Over de keuze uit de werken van het galaconcert kan gediscussieerd worden. Het wordt geopend door Band of Her Majesty's Royal Marines Fanfare Team en verder verzorgd door de winnaars van vorig jaar, The Black Dyke Band, alsook de Aveley & Newham Band en het Oostenrijkse Mnozil Brass. De laatstgenoemde band is een septet rond Thomas Gansch, ook bekend van Gansch & Roses en Vienna Art Orchestra. Mnozil Brass heeft een sterke livereputatie met de nodige humor, op cd is de groep helaas hoogstens een paar keer grappig. Bovendien hoor je dat de humor vooral visueel was. Wat ze met von Suppé's 'Die Leichte Kavalerie' uithalen, lijkt op plaat althans puur verkrachting en het publiek muteert zelfs plots tot meeklappend vee. Bij 'Overture of the Trojan Boat' en 'Green Hornet' houd je het wel uit, ook al omdat het onwaarschijnlijk is hoe zeven muzikanten samen als een heel orkest klinken. Ook ambiance is het virtuoze 'Hora Staccato' van Gregorias Dinicu door The Black Dyke Band. Twee jaar geleden werd dit werk hier ook gespeeld door de Welshe Buy As You View Band (op de cd 'Kapitol Brass') en die versie geeft meer het Oost-Europese karakter weer, terwijl Black Dyke een klassiekere aanpak voorstaat.
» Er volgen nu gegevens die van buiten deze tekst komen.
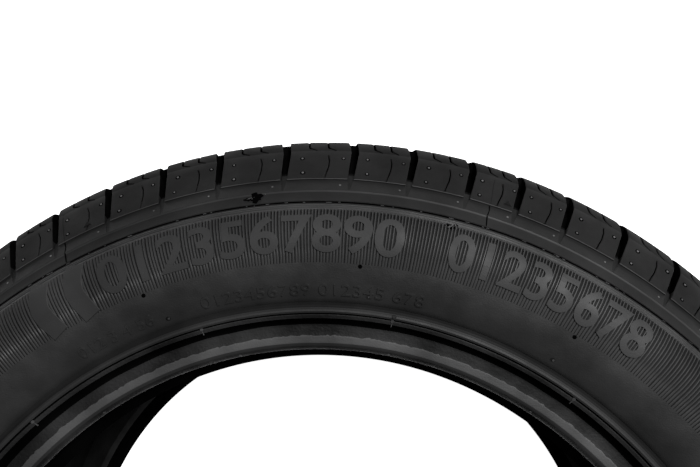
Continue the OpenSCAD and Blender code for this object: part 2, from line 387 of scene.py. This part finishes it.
# %% Each strip of the section gets a finish, and the section is turned
on_tread, in_painted_groove_shade, on_side, on_liner, on_ring_and_highlight_line, on_band, on_fading_painted_shade = range(7)
# The cross grooves' floor starts with the near-black finish: painted shade.
stretches = [(tread_middle(), on_tread), (cross_floor(), in_painted_groove_shade), (recess_to_parting(), on_band),
             (sidewall(), on_side), (bead_core(), on_side), (cavity(), on_liner)]
half = [tuple(p) for points, _ in stretches for p in points]
finish_of = [k for points, k in stretches for _ in points]
# Heights along the cross-groove floor where its painted shade lightens: darker fading rubber from
# the first, plain tread rubber from the second.
painted_shade_fade_z, foot_z = (shoulder.at(v_foot - before, -depth)[1]
                  for before, depth in ((9.5, 4.5), (6.5, 3.4)))
for k, (r, z) in enumerate(half[:-1]):
    below_arch = min(r - arch_at(z), half[k + 1][0] - arch_at(half[k + 1][1]))
    if finish_of[k] == on_side and r > rib_top_r:
        finish_of[k] = on_ring_and_highlight_line
    # Tread strips more than 1 mm below the arch, inside the round grooves, take the near-black
    # finish: painted shade.
    if finish_of[k] == on_tread and below_arch < -1:
        finish_of[k] = in_painted_groove_shade
    # Near the block's foot the groove floor's painted shade fades: first darker rubber, then plain
    # tread rubber.
    if finish_of[k] == in_painted_groove_shade and z > painted_shade_fade_z:
        finish_of[k] = on_tread if z > foot_z else on_fading_painted_shade
    # A thin strip at the band's end takes the lighter ring rubber: a painted highlight line.
    if finish_of[k] == on_band and abs(r - shoulder.at(v_band)[0]) < 0.4:
        finish_of[k] = on_ring_and_highlight_line
whole = half + [(r, -z) for r, z in half[:0:-1]]
strips = finish_of + finish_of[:0:-1][1:] + [finish_of[0]]
casing = turn_section(
    "casing", whole, 360,
    [tread_rubber, painted_shade_and_dark_marks_rubber, side_rubber, liner_rubber, ring_and_highlight_line_rubber, band_rubber,
     fading_painted_shade_rubber], strips,
)
print("casing:", len(whole), "points in its section,", len(casing.data.polygons), "faces")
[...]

Veel ingetogener is 'Nimrod' waarin Richard Hollick een emotioneel verhaal vertelt over een frontsoldaat aan de vooravond van de grote slag, met op de achtergrond The Black Dyke Band. Deze band besluit ook de cd met indrukwekkende versies van Moessorgski's 'Great Gate of Kiev' en Bachs 'Toccata in D Minor'. Tussenin begeleidt de Aveley & Newham Band multi-instrumentalist Glyn Williams, eerst in het prachtige euphoniumduet 'Canon Lan' met zijn broer Aled en vervolgens in 'Soloist Showcase' waar hij een tour de force uithaalt door zowel op bugel, cornet, alto, bariton, euphonium en trombone te soleren.
De cd 'Eden' is meer dan de vorige registraties van de Britse Nationals een cd vol variatie geworden. Helaas ging dat in twee werken zwaar ten koste van de kwaliteit maar met de programmeertoets houdt de luisteraar toch net een uur klasse over.